Air France : la démesure

DRH en détresse (Photo AFP)

DRH en détresse
(Photo AFP)

Ce qui s’est passé hier lors de la réunion de la direction et des syndicats d’Air France est tout à fait scandaleux : des syndicalistes s’en sont pris à deux directeurs des ressources humaines, voulaient les mettre « à poil », ont arraché leur chemise. Une violence qu’un conflit social ne saurait autoriser.

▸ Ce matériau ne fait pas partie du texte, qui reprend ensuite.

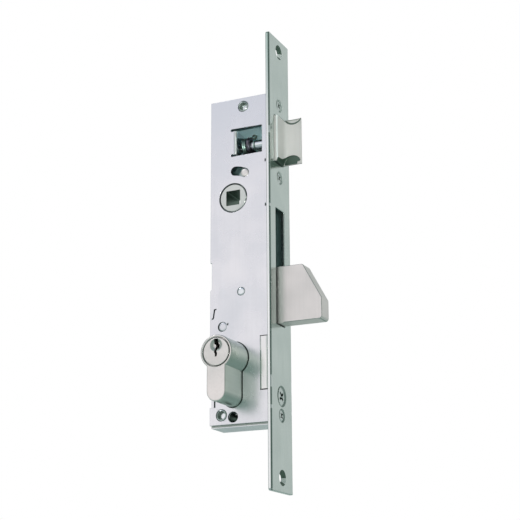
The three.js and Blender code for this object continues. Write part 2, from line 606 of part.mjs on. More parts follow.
place("forend", forend(), "forend");
place("case_tray", caseTray(), "zinc");
place("case_cover", caseCover(), "zinc");
for (const [name, at] of Object.entries(POSTS)) place(name, rivetPost(at), "steel");
place("bolt_pivot_pin", pivotPin(), "steel");
place("bolt_pivot_washer", pivotWasher(), "steel");
place("bolt_pivot_spacer", pivotSpacer(), "steel");
place("detent_post", detentPost(), "steel");
place("detent_spring", detentSpring(), "spring");
for (const [index, z] of DRIVER_GUIDES.entries()) {
  place(`driver_guide_stud_${index + 1}`, guideStud(z), "steel");
}
for (const [name, z] of Object.entries(SMALL_SCREWS)) {
  place(name, forendScrew(z, SMALL_SCREW.head, SMALL_SCREW.shank, SMALL_SCREW.length), "steel");
}
place("cylinder_fixing_screw",
  forendScrew(CYLINDER_SCREW.z, CYLINDER_SCREW.head, CYLINDER_SCREW.shank, CYLINDER_SCREW.length), "steel");
place("latch_head", latchHead(), "nickel");
place("latch_rod", latchRod(), "steel");
place("latch_rod_collar", rodCollar(), "dark");
place("latch_rod_clip", rodClip(), "spring");
place("latch_spring", latchSpring(), "spring");
place("follower", follower(), "nickel");
place("follower_stop_pin", stopPin(), "nickel");
place("swing_bolt", swingBolt(), "nickel");
place("bolt_drive_pin", boltDrivePin(), "steel");
place("driver_plate", driverPlate(), "dark");
place("cylinder_body", cylinderBody(), "nickel");
place("outer_plug", plug("outer"), "nickel");
place("inner_plug", plug("inner"), "nickel");
place("cam", cam(), "steel");
for (const { side, number, y } of pinStacks()) {
  place(`${side}_key_pin_${number}`, keyPin(y), "brass");
  place(`${side}_driver_pin_${number}`, driverPin(y), "steel");
}

export default lock;
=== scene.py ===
# Looks of a narrow-stile mortise lock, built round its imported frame.
# Helper sizes are in millimetres and are turned into metres when a mesh is made.
import math

import bmesh
import bpy
from mathutils import Matrix, Vector


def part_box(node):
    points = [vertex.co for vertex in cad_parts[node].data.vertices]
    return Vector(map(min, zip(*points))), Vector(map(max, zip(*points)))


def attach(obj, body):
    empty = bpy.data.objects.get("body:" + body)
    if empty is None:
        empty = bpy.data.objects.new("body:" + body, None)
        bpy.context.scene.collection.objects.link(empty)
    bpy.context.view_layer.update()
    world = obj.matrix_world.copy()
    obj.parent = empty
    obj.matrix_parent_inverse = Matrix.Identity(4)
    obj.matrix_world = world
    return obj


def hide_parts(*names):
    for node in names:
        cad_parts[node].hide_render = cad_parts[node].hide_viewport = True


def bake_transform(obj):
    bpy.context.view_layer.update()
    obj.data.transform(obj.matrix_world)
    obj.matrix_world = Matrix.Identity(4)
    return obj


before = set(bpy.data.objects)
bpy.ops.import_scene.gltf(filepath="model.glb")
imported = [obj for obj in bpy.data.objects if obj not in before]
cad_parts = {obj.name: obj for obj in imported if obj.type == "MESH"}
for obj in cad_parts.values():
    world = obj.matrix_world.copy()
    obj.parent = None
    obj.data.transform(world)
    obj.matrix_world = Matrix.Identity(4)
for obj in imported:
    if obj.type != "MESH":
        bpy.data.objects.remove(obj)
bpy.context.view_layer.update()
MM = 0.001


# ---------- sizes read from the frame ----------
def span(node, axis):
    """Lowest and highest coordinate of a CAD node along x, y or z, in millimetres."""
    low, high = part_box(node)
    index = "xyz".index(axis)
    return low[index] / MM, high[index] / MM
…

IL FAUDRA bien, pourtant, que la direction et les salariés de la compagnie finissent par s’entendre. Ceux que la colère a rendu fous (et qui seront sans doute poursuivis) ont quelque raison de s’insurger : en quinze ans, les effectifs d’Air France sont passés de 65 000 à 52 000. Chaque fois que la direction a voulu faire des économies, elle a diminué sa masse salariale en licenciant ou en ne remplaçant pas ceux qui partaient. Il était apparemment plus facile de tailler dans les rangs des stewards et des hôtesses de l’air que dans ceux des pilotes. Lesquels, depuis longtemps, co-gèrent littéralement la société avec la direction, s’estiment à peu près intouchables, ont rejeté le plan A, celui qui, pour éviter tout licenciement, demandait aux pilotes non pas de gagner moins, mais de travailler deux heures de plus par semaine, ce qui se serait ajouté aux 650 heures auxquelles ils sont astreints. On a vu de pires conditions sociales, même s’il est indispensable de tenir compte de la sécurité des vols en n’accablant pas les pilotes de travail.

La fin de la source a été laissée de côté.